● **GOAL**
Go through the entries below and pick out every line with "object".

● **RECORDS SUPPLIED**
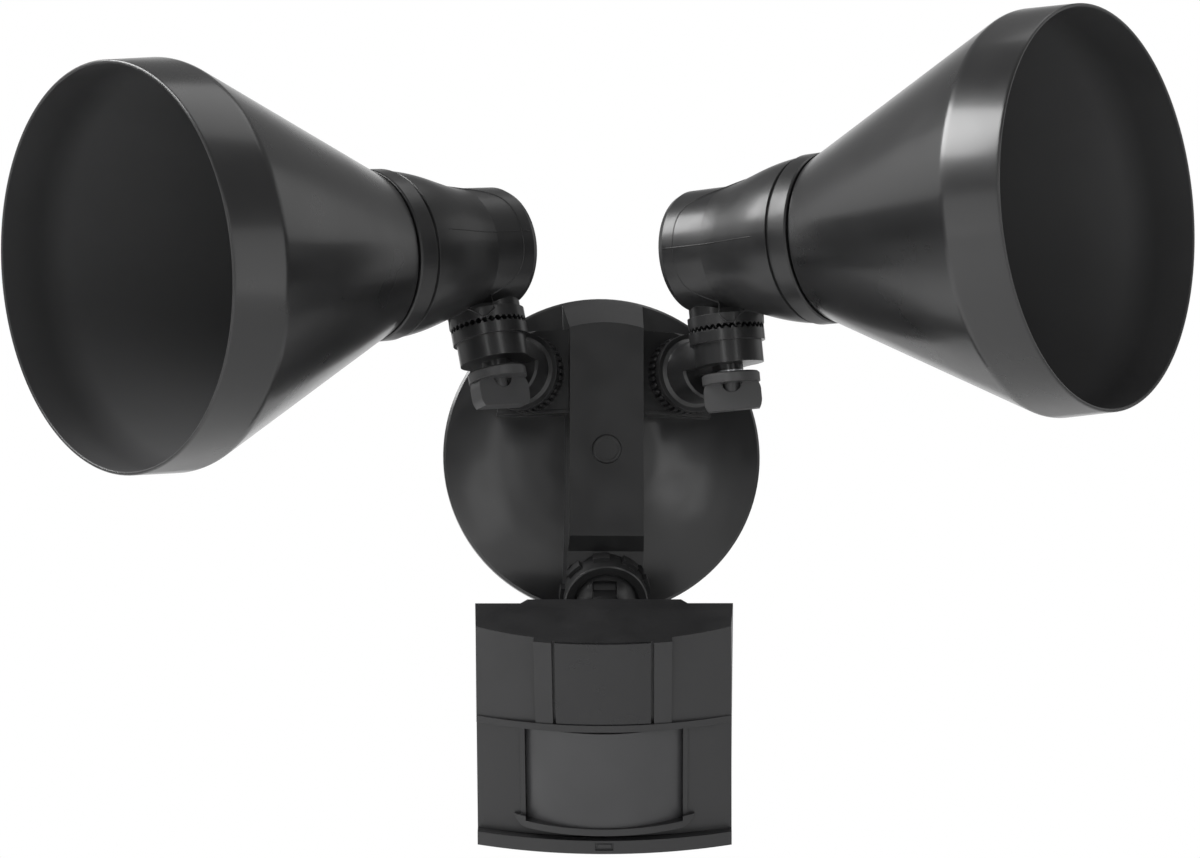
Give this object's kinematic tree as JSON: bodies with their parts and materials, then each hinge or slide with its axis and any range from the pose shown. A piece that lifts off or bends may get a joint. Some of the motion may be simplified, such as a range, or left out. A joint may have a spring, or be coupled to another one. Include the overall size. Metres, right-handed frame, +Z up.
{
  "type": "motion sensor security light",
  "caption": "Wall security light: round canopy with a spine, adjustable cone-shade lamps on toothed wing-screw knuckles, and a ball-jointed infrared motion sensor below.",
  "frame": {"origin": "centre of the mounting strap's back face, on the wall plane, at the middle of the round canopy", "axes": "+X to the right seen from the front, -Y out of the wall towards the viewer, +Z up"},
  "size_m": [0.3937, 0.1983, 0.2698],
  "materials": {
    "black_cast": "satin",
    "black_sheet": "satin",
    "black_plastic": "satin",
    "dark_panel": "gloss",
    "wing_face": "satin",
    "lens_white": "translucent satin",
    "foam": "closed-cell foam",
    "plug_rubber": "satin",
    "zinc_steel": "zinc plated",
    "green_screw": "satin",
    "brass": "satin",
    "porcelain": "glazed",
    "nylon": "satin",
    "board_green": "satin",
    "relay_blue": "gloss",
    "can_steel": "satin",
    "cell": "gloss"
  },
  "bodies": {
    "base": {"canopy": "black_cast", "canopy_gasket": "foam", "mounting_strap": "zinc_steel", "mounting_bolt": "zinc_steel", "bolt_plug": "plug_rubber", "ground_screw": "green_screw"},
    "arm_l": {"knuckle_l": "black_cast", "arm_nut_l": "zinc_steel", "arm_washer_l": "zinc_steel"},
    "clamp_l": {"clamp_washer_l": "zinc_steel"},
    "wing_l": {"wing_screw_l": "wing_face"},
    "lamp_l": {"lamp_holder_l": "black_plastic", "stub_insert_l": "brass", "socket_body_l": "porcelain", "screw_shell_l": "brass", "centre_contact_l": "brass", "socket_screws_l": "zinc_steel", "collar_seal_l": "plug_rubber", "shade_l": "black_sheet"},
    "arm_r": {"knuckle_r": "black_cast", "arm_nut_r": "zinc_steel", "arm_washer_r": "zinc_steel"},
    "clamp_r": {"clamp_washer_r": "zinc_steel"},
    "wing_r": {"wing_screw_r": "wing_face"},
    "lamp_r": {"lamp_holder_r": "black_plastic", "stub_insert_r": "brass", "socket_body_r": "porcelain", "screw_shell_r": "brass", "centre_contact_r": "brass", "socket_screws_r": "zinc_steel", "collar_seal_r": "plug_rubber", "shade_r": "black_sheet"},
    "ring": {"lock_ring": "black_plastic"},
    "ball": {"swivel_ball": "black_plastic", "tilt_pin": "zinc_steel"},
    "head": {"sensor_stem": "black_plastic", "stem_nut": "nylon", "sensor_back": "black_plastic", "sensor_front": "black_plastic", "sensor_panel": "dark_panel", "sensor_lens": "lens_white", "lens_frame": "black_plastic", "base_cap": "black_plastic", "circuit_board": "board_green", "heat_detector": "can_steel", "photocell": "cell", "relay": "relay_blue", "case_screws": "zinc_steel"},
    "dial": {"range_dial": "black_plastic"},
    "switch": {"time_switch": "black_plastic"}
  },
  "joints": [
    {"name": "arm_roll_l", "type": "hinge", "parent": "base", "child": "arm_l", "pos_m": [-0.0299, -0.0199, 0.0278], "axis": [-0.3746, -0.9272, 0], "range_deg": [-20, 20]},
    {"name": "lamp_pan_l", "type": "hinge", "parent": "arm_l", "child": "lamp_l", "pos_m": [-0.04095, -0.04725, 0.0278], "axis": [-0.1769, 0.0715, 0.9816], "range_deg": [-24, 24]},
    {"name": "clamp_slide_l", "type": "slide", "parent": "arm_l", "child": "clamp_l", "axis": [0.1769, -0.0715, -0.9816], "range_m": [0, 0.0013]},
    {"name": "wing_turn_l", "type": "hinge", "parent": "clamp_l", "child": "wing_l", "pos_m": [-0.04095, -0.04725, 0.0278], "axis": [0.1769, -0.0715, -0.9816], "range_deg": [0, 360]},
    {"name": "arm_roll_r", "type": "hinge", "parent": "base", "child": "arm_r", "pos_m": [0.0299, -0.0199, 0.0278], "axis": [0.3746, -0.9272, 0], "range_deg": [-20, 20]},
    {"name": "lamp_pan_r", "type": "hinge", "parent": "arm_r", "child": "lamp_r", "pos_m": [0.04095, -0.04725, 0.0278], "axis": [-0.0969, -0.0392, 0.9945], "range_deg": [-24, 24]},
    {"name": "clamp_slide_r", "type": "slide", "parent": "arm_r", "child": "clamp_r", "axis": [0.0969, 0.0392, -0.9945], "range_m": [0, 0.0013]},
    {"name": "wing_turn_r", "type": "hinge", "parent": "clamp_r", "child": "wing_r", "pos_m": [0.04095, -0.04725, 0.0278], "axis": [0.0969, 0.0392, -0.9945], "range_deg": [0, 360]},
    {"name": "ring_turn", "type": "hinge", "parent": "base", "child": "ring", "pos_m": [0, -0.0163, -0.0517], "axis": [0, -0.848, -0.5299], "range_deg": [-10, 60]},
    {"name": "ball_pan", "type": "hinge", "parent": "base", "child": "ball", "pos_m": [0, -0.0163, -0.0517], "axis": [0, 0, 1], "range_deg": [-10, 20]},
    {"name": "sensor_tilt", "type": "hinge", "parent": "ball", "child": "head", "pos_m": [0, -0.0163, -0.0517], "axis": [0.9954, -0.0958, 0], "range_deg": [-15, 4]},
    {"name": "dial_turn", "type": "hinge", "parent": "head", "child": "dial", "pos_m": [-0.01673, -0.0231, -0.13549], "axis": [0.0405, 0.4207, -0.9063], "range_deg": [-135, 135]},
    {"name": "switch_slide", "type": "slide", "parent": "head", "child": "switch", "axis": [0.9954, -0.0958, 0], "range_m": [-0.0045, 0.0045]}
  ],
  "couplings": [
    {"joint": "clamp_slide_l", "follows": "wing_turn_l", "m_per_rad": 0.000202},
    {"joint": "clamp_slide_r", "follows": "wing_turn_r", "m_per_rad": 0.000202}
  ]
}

--

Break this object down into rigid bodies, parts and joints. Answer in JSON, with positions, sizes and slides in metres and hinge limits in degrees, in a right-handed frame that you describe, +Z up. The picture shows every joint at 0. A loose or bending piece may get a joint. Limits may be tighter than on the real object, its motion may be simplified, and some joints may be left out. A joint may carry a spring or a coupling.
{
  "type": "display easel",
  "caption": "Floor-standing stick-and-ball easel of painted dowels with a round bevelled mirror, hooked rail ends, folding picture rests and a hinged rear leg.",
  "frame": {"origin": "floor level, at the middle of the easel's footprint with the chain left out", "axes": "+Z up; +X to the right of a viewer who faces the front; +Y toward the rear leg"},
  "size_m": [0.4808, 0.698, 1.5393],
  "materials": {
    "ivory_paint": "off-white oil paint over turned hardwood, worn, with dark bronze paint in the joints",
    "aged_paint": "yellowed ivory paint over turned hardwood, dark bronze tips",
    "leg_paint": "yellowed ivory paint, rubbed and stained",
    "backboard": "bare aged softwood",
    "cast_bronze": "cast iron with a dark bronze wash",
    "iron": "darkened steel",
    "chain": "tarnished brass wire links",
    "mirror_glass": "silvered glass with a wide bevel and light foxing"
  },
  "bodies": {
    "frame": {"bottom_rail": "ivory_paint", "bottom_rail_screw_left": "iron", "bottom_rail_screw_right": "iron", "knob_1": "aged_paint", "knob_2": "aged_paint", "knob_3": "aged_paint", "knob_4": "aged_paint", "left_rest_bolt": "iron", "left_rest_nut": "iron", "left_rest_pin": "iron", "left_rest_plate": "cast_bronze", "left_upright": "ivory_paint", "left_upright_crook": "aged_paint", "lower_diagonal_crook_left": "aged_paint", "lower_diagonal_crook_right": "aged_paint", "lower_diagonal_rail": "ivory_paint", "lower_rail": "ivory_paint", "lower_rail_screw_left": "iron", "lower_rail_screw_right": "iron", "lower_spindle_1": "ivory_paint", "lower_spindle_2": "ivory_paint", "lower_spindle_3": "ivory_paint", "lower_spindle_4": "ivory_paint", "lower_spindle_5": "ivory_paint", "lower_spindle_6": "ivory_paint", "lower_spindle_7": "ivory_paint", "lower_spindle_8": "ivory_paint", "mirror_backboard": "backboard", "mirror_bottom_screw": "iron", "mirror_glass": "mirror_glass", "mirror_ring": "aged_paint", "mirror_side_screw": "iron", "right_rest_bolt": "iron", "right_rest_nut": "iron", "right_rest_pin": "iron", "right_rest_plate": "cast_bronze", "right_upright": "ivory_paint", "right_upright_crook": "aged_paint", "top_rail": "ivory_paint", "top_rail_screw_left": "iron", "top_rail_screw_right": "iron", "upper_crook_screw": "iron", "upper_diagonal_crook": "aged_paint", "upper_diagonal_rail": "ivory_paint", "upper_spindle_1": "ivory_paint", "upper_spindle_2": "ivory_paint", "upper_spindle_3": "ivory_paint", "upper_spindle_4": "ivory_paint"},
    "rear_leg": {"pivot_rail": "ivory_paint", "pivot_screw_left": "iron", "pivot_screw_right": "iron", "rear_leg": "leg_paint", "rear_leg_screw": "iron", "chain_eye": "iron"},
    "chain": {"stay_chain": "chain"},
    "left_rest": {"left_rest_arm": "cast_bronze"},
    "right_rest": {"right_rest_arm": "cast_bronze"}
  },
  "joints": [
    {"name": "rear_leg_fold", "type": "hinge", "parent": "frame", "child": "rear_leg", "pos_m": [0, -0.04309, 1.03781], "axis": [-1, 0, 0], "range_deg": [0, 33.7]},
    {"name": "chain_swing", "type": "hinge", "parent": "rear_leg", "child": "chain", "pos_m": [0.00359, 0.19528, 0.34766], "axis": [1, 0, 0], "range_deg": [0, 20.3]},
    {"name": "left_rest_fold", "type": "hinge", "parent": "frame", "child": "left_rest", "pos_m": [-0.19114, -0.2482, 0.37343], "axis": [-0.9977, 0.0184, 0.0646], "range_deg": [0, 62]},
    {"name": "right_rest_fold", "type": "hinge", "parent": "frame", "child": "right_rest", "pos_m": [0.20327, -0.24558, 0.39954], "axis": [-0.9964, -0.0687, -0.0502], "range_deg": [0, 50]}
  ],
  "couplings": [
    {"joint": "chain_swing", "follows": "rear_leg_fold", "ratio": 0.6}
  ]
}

● **WRITTEN SOLUTION**
Give this object's kinematic tree as JSON: bodies with their parts and materials, then each hinge or slide with its axis and any range from the pose shown. A piece that lifts off or bends may get a joint. Some of the motion may be simplified, such as a range, or left out. A joint may have a spring, or be coupled to another one. Include the overall size. Metres, right-handed frame, +Z up.
Break this object down into rigid bodies, parts and joints. Answer in JSON, with positions, sizes and slides in metres and hinge limits in degrees, in a right-handed frame that you describe, +Z up. The picture shows every joint at 0. A loose or bending piece may get a joint. Limits may be tighter than on the real object, its motion may be simplified, and some joints may be left out. A joint may carry a spring or a coupling.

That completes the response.